===== DATA BLOCK

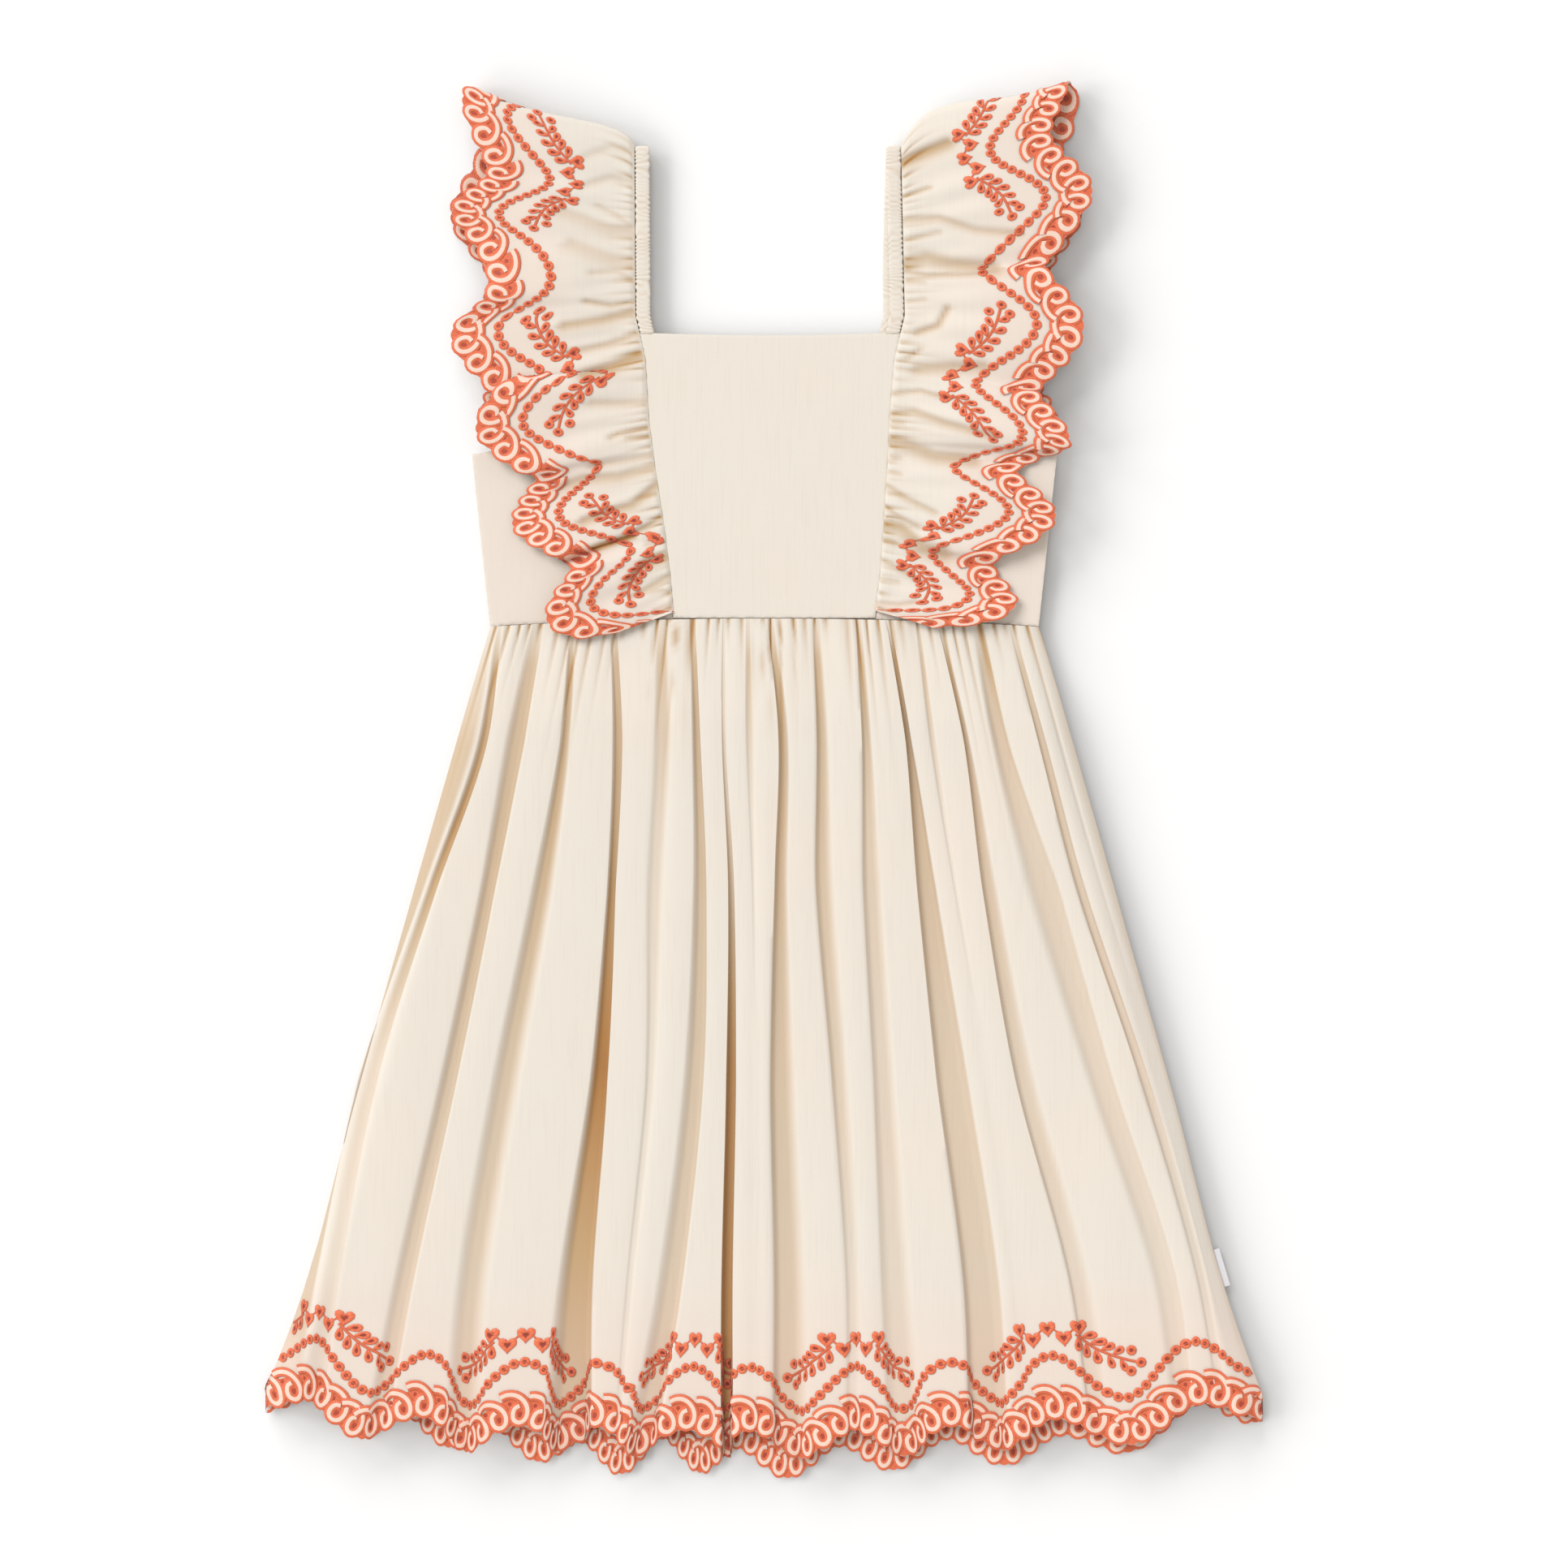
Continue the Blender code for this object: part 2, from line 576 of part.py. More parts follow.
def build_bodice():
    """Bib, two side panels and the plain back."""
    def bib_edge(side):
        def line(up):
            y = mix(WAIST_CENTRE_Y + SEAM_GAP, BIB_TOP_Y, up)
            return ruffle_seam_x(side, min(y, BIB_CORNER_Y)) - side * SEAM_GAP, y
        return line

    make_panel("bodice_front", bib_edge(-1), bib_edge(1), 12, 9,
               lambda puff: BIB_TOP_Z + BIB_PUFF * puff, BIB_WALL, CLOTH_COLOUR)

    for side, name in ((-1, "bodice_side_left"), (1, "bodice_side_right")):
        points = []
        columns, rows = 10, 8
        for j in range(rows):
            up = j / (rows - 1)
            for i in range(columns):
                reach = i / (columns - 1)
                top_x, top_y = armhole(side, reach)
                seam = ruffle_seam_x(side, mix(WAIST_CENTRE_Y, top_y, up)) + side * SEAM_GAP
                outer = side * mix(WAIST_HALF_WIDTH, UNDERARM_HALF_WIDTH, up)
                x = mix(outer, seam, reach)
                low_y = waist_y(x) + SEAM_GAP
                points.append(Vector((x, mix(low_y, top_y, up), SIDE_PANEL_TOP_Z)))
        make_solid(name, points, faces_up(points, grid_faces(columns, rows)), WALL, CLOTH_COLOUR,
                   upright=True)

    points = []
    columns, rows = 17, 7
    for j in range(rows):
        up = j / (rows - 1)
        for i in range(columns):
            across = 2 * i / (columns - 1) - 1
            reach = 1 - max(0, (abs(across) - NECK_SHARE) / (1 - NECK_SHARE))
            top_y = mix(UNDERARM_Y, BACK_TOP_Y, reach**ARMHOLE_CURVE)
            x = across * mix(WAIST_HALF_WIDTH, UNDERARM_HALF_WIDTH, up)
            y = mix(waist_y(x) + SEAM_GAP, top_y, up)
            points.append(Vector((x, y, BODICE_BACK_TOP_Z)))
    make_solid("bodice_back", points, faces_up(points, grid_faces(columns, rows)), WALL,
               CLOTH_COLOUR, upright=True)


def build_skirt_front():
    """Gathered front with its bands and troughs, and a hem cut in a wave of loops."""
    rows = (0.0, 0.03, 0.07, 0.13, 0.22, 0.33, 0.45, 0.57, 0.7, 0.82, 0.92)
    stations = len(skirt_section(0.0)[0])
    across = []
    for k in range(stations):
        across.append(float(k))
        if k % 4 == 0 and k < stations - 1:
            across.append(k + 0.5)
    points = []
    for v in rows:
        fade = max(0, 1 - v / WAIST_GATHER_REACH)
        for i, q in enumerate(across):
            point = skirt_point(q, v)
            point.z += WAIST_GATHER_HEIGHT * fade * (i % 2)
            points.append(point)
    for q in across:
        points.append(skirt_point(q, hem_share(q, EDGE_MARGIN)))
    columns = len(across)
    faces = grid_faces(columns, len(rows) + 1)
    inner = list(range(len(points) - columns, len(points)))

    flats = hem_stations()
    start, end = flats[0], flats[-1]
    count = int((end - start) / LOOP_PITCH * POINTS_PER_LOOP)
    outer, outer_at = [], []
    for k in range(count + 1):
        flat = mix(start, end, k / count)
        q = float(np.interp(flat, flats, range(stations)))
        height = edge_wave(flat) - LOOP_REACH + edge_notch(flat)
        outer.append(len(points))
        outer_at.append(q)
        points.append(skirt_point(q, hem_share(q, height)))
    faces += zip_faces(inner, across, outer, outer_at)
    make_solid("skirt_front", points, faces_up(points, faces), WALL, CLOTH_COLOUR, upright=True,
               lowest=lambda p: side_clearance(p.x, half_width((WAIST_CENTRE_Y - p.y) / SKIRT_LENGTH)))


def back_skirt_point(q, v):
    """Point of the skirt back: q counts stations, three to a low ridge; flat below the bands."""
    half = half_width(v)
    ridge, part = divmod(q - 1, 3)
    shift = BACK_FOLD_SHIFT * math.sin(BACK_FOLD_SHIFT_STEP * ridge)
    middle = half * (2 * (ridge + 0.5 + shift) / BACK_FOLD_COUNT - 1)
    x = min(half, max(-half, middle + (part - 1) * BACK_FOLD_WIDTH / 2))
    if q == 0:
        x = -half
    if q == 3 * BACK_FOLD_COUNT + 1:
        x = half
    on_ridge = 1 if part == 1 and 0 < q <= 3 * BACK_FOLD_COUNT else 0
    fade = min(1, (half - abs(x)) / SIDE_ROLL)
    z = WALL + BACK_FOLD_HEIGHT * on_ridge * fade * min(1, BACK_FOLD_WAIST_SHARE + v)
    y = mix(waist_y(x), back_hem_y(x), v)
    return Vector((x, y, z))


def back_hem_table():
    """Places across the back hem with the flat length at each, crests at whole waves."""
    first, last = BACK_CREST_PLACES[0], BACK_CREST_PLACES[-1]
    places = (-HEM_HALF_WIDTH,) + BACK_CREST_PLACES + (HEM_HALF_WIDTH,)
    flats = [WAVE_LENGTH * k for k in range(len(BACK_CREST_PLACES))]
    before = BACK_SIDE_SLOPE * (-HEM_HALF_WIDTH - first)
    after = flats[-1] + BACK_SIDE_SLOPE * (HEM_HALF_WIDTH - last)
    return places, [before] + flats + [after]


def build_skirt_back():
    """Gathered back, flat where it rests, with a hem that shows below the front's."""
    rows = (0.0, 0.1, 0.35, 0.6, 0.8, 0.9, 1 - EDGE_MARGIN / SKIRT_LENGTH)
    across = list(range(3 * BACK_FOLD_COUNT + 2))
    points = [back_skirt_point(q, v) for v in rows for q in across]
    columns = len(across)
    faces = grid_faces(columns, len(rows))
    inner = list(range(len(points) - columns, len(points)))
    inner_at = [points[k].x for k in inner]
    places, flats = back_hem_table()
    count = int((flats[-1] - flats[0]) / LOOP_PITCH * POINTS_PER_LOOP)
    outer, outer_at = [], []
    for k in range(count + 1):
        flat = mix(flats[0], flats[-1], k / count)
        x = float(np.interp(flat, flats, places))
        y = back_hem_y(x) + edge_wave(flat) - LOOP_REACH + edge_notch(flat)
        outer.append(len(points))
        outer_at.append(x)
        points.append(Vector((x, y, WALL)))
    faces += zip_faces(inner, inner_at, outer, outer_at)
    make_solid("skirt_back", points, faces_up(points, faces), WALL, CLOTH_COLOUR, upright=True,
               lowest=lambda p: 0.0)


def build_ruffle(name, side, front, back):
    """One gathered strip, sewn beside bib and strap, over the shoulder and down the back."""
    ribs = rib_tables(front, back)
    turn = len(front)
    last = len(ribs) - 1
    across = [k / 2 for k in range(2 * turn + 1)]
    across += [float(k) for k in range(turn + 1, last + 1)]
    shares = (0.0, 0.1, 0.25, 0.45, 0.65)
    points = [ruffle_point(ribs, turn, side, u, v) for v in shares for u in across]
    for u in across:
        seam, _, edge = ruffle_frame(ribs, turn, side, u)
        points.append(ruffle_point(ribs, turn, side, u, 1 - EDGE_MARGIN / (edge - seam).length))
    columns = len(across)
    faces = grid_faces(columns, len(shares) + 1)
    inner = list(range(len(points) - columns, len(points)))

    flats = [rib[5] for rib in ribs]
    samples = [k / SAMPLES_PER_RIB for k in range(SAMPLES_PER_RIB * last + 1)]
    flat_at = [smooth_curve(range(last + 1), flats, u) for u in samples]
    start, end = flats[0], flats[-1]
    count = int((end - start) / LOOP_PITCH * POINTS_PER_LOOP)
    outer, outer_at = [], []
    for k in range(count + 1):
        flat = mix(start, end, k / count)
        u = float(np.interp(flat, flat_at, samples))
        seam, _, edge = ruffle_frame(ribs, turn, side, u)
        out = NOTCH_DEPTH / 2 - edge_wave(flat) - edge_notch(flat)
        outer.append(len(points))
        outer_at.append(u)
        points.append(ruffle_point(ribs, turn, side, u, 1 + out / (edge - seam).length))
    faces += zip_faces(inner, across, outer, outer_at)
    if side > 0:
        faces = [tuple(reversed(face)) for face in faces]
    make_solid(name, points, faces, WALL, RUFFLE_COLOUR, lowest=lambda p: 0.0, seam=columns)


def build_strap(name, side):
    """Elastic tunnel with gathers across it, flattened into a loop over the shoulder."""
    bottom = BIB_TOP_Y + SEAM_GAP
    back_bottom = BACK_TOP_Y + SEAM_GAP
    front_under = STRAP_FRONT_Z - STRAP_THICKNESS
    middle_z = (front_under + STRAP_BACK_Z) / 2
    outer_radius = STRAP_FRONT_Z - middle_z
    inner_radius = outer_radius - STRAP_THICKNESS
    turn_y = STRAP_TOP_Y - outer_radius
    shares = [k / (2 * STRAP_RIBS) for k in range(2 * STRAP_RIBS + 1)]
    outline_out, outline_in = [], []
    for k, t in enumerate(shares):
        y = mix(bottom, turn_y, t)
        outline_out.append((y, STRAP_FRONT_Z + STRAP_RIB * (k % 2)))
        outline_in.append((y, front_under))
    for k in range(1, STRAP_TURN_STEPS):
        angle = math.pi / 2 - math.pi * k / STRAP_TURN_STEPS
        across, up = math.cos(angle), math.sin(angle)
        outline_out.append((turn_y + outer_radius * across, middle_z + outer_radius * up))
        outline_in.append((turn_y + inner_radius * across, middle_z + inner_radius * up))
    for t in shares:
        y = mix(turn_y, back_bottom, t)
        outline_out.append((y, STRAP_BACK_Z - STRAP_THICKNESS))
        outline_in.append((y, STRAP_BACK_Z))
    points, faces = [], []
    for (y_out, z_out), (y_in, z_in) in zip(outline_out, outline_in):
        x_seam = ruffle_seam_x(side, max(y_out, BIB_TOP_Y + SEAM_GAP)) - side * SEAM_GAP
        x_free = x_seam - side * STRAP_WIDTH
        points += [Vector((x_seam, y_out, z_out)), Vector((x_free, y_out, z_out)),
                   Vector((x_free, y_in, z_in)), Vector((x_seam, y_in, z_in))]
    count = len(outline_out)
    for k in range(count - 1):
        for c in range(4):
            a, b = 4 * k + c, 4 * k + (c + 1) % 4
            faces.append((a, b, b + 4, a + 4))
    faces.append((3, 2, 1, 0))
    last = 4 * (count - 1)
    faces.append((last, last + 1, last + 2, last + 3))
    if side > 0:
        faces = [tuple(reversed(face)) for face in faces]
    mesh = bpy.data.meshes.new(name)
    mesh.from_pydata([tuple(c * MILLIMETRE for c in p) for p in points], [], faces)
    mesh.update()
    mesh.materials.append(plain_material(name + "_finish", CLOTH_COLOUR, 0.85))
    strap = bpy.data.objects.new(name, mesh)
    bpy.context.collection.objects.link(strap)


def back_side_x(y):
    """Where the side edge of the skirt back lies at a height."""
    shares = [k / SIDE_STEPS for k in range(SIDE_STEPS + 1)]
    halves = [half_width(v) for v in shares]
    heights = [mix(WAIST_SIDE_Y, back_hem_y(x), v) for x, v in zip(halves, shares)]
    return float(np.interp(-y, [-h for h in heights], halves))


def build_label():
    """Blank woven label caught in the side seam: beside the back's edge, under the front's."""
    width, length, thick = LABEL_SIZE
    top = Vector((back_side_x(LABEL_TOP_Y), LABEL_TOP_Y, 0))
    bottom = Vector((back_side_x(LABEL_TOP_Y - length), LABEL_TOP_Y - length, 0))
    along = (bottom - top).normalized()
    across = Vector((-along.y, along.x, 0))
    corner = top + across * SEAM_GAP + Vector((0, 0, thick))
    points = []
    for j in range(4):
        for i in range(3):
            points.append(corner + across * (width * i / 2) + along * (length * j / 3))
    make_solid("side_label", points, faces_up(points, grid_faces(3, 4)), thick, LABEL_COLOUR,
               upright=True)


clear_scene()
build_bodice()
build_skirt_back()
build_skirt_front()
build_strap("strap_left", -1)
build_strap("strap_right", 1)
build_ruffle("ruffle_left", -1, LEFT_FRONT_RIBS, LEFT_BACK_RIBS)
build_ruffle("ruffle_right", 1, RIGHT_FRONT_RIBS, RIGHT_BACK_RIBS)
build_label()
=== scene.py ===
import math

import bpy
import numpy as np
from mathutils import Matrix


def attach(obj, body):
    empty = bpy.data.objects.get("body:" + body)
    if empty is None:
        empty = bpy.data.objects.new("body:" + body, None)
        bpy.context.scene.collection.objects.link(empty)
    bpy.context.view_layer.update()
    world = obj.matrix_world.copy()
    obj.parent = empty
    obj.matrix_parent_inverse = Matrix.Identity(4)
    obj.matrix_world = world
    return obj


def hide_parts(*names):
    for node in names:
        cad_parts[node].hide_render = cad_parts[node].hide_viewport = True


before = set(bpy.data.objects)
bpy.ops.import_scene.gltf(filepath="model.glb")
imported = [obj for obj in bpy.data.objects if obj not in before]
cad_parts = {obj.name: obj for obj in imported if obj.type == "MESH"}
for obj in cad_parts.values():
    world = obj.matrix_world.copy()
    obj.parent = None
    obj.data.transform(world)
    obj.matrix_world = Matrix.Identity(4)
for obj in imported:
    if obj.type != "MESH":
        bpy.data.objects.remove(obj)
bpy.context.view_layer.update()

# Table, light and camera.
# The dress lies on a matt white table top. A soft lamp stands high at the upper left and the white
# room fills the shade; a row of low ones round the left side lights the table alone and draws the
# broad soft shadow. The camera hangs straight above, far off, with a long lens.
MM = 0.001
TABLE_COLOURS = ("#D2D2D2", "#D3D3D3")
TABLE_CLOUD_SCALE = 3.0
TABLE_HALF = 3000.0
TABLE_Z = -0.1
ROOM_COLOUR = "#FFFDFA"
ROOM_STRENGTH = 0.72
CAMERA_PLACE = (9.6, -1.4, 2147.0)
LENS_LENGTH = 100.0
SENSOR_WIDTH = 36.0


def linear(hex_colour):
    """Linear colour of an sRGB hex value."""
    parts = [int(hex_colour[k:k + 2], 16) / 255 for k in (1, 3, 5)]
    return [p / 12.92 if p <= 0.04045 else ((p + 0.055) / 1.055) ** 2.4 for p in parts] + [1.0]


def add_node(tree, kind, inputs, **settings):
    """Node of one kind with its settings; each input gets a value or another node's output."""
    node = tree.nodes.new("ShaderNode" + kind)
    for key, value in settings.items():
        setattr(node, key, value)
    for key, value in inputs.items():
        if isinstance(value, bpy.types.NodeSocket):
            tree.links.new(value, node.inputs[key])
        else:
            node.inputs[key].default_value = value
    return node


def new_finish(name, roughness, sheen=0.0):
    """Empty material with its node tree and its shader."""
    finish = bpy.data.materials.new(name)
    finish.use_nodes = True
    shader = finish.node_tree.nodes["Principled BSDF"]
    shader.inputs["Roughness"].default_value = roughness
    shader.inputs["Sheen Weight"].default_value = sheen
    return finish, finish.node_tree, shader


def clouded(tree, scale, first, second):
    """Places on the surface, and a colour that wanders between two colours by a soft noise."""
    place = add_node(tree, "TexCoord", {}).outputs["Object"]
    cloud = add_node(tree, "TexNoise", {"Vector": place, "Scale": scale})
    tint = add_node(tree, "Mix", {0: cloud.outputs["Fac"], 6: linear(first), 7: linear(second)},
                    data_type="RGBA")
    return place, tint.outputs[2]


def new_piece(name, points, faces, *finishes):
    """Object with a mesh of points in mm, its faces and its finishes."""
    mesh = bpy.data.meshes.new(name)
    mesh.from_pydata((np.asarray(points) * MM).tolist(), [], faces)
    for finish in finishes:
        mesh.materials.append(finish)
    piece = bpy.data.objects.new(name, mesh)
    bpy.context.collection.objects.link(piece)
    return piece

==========

EXERCISE REQUIREMENTS:
Quote exactly the stretch of lines above that starts at the first one and ends at the line with "return line", and nothing beyond it.

SOLUTION FOR THIS TASK:
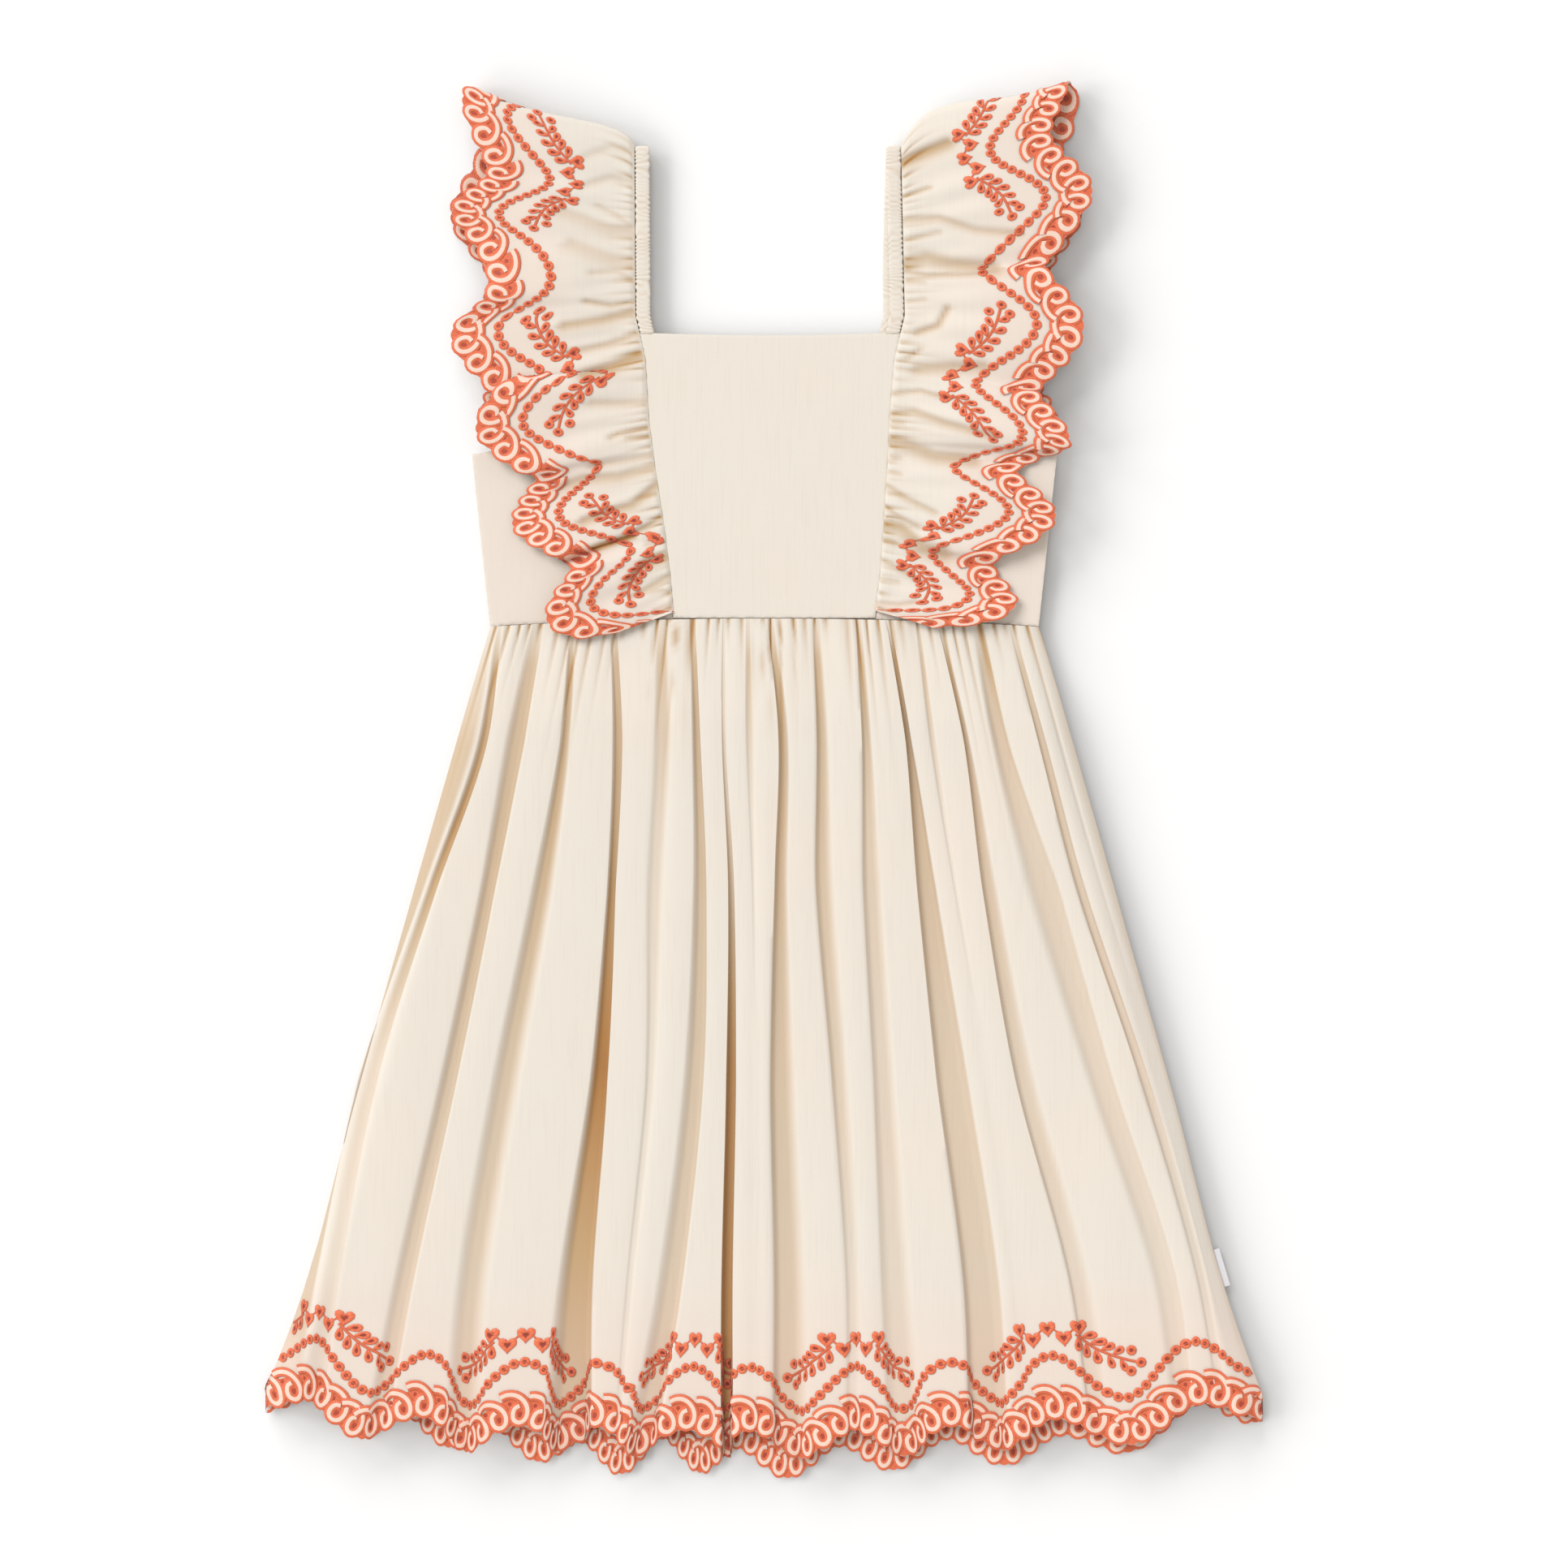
Continue the Blender code for this object: part 2, from line 576 of part.py. More parts follow.
def build_bodice():
    """Bib, two side panels and the plain back."""
    def bib_edge(side):
        def line(up):
            y = mix(WAIST_CENTRE_Y + SEAM_GAP, BIB_TOP_Y, up)
            return ruffle_seam_x(side, min(y, BIB_CORNER_Y)) - side * SEAM_GAP, y
        return line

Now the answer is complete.